Seorang ulama sufi dikala menyambut Idul Fithri menyampaikan pesannya,”Yang dikatakan merayakan Idul Fithri itu bukanlah bagi orang yang mampu menyediakan serba baru, tapi bagi orang yang mampu memperbaharui dan meningkatkan mutu imannya”, sungguh nasehat yang bijak. Kalau iman kita meningkat setelah Ramadhan tidak jadi masalah meskipun kita punya barang yang serba baru sebagai ujud kegembiraan pada hari itu, selama baju dan yang serba baru itu menjadikan hamba semakin mendekatkan diri kepada Allah bukan malah sombong dan takabur. Karena watak negatif manusia itu suka meninggikan diri. Merasa cukup dan kuasa dikala apa yang dia inginkan tercapai,”Sesungguhnya manusia itu diciptakan berkeluh kesah lagi kikir, apabila ia ditimpakan kesusahan ia berkeluh kesah dan apabila ia mendapat kebaikan ia amat kikir” [70;19-21].

Hakekat Idul Fithri bukanlah bagi orang yang mampu menyediakan serba baru, tapi bagaimana iman semakin meningkat dan semangat keislaman kitapun naik grafiknya. Rasul sering menyatakan kepada ummatnya ”Jadidul iman” [perbaharui iman], apalagi menghadapi kondisi umat hari ini yang centang perenang, syirik, bid’ah, kurafat dan tahyul jadi arena untuk mencemarkan iman dan ibadah seseorang.

Wajar kalau Rasulullah menyatakan bahwa iman itu mengalami fluktuasi yaitu naik dan turun. Kadangkala iman itu tinggi dan tidak jarang pula dia turun.
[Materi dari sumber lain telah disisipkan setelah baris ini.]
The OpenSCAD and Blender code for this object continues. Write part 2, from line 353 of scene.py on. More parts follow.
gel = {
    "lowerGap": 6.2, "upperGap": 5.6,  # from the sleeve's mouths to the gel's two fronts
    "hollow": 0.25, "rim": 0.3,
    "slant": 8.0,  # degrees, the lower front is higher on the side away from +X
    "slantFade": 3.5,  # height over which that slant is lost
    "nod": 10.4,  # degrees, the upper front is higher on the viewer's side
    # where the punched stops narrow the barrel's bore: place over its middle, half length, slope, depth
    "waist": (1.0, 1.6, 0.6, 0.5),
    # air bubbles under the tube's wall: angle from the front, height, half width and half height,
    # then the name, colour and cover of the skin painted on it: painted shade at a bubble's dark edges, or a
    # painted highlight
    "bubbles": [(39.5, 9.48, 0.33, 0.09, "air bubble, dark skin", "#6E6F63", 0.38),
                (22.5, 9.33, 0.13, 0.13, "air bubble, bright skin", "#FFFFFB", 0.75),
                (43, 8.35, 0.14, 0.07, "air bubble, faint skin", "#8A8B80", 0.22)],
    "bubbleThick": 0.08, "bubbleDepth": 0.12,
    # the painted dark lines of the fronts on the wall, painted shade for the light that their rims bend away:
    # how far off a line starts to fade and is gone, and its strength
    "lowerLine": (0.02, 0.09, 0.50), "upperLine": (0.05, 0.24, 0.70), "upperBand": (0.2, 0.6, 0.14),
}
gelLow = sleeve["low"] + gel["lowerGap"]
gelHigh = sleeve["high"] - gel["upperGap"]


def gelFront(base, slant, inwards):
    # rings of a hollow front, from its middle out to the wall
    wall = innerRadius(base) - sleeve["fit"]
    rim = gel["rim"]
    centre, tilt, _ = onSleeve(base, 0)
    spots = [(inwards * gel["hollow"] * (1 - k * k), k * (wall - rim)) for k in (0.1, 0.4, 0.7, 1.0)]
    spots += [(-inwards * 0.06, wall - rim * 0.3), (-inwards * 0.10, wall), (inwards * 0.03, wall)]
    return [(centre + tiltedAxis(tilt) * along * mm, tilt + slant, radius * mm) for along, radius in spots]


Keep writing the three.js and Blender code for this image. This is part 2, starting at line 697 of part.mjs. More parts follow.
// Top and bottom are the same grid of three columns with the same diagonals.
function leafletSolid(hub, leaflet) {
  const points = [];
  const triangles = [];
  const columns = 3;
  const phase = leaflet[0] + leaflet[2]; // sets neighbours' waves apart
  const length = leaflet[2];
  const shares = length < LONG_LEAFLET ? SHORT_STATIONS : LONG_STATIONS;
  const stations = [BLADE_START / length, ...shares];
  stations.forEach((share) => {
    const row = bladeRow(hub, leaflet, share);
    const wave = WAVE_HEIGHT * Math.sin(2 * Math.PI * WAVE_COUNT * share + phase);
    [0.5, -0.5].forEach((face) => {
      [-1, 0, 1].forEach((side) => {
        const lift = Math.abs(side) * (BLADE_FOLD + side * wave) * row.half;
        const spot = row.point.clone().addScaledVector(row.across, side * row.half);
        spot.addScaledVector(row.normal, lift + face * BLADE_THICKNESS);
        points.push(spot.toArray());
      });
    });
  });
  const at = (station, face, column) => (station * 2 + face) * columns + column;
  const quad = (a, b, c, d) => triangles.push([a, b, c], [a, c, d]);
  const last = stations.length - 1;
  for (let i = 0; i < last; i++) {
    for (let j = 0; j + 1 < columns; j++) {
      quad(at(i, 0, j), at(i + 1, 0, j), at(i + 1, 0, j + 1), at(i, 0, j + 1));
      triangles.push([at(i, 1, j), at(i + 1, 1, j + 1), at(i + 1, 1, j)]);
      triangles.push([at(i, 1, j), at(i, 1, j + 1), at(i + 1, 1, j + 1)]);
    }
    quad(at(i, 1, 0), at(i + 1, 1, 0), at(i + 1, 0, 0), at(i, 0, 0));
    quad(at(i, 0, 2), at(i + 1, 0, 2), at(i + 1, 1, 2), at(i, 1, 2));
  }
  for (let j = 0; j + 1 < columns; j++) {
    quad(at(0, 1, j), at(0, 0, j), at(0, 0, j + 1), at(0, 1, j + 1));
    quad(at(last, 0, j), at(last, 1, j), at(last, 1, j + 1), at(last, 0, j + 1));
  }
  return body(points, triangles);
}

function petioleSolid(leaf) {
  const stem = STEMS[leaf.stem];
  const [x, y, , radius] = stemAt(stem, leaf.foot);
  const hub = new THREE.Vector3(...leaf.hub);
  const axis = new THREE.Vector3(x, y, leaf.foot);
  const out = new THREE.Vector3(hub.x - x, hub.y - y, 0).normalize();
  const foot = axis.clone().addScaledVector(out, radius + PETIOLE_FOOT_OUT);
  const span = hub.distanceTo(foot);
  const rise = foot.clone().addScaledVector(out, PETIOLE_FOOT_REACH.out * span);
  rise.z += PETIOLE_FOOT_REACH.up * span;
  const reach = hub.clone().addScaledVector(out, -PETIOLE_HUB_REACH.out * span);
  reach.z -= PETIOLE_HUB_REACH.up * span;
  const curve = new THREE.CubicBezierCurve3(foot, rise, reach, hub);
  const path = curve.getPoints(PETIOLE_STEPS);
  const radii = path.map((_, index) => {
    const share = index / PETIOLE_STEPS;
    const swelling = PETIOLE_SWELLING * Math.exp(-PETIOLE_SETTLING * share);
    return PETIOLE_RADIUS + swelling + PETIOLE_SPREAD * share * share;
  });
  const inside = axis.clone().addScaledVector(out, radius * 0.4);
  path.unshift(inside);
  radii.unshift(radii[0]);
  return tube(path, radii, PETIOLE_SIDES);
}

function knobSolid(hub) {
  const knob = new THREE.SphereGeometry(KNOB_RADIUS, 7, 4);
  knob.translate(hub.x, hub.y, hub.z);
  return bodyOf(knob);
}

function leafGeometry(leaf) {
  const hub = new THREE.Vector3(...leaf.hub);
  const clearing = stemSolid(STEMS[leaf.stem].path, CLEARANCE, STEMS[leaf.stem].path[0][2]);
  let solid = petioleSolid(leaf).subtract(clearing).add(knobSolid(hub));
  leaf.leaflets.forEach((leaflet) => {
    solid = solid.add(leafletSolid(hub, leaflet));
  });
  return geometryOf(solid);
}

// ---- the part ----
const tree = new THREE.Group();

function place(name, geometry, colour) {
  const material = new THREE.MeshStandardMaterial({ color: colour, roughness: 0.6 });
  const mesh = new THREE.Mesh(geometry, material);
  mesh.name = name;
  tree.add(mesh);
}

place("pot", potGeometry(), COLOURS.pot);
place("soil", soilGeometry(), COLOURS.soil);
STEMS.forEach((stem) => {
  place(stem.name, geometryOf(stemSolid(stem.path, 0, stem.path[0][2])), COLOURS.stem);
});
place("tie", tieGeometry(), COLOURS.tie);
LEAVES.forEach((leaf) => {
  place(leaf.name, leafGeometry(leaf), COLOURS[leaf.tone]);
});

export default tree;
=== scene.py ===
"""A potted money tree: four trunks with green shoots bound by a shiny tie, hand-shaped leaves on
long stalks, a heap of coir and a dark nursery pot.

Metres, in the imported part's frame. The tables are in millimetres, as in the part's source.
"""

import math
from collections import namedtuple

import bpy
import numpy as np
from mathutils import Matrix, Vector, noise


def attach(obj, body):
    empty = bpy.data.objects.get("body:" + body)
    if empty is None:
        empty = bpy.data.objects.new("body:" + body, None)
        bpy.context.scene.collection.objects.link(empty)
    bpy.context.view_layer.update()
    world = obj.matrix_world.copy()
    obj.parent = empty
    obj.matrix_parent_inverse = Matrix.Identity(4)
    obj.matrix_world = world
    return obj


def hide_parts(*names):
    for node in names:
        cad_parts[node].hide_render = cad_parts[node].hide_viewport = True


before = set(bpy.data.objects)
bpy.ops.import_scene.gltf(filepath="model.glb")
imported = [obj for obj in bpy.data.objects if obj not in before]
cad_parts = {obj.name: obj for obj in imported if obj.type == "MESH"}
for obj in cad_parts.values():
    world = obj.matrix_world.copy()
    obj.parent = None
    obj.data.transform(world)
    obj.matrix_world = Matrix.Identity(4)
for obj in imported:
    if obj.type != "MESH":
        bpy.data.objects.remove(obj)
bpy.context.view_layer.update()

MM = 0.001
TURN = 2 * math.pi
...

Bukti iman tinggi adalah banyak ibadah dan kebaikan yang kita lakukan, bukti iman rendah yaitu banyak kemaksiatan yang dikerjakan,”Sesungguhnya orang-orang yang beriman itu adalah orang-orang yang apabila disebut nama Allah bergetar hatinya, dikala dibacakan ayat-ayat Allah bertambah imannya”[8;2].

Dapatkah dikatakan iman seseorang itu bertambah dikala Ramadhan dia rajin beribadah, membaca Al Qur’an, shalat malam, melakukan puasa, infaq yang tidak hentinya, tapi setelah Ramadhan berakhir, baju baru telah dipakai semua itu tinggal kenangan, masjid semakin kosong, shalat bila diingat saja, baca Al Qur’an tidak pernah lagi, shalat malam tentu tidak lagi sedangkan shalat subuh saja sering berlalu karena kesiangan, puasa tidak pernah terlaksana dan infaqpun agak diabaikan, inikah yang dikatakan hasil Ramadhan dengan target taqwa itu? Ayo sambut Idul Fithri dengan pakaian baru dan serba baru, terutama hamasah [semangat] iman dan ghirah [kecemburuan] kepada islam yang tidak diragukan militansinya, wallahu a’lam [Harian Mimbar Minang Padang, 11122001].